At the time, Murphey said, the classic movie image of the Western "cowboy" hadn't been formed. "The trail drovers, as they were more commonly called, were lower class, the bottom of the ladder," he explained. "Some men worked only for food and a place to live. But there's one thing. The Irish always took their music with them, whether to Cuba, Australia or America," he went on.

"In the 19th century, they'd sit around and play music from the Old Country. The Irish music was really popular. I guess other cultures didn't really do such a good job in promoting their music. Anyway, the Irish instruments were portable: the mouth harp, the concertina," he added.

According to Murphey, the guitar was more of a Mexican instrument, with music from south of the border flavored with German polka s because of the influence of the European rulers there. "But 90% of classic cowboy music has Irish or Scottish roots. 'The Streets of Laredo' is the 'Bard of Armagh,'" he pointed out.

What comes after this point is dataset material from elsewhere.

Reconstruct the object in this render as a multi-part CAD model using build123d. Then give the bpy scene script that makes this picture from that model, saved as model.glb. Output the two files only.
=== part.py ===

Murphey added that the Scottish troops who put down Canada's Red River Rebellion in the 1800s used to sing while on the march. The drovers picked up the tunes as they filtered down from Canada and adapted the words. 

"I love the cowboy lifestyle, the cattle, ranching," admitted Murphey. Subsequently, in addition to his singing, he keeps his hands in the outdoor roundup business now helping his wife Karen raise quarter horses. Karen Murphey, a native of Illinois who has lived in Wisconsin for more than 15 years, has been inducted into the Cowgirl Hall of Fame in Fort Worth and appears there in a film on ranch women. 

Murphey will be performing at the grounds of the Great Circus Parade in Milwaukee, giving 11:30 a.m. and 4:30 and 7:30 p.m. concerts, Thursday, July 10, following the Wild West Revue. "I'd ride an elephant if it wouldn't buck me off," he laughed, then quickly added that he would be wiser sticking to animals that he knew, such as horses.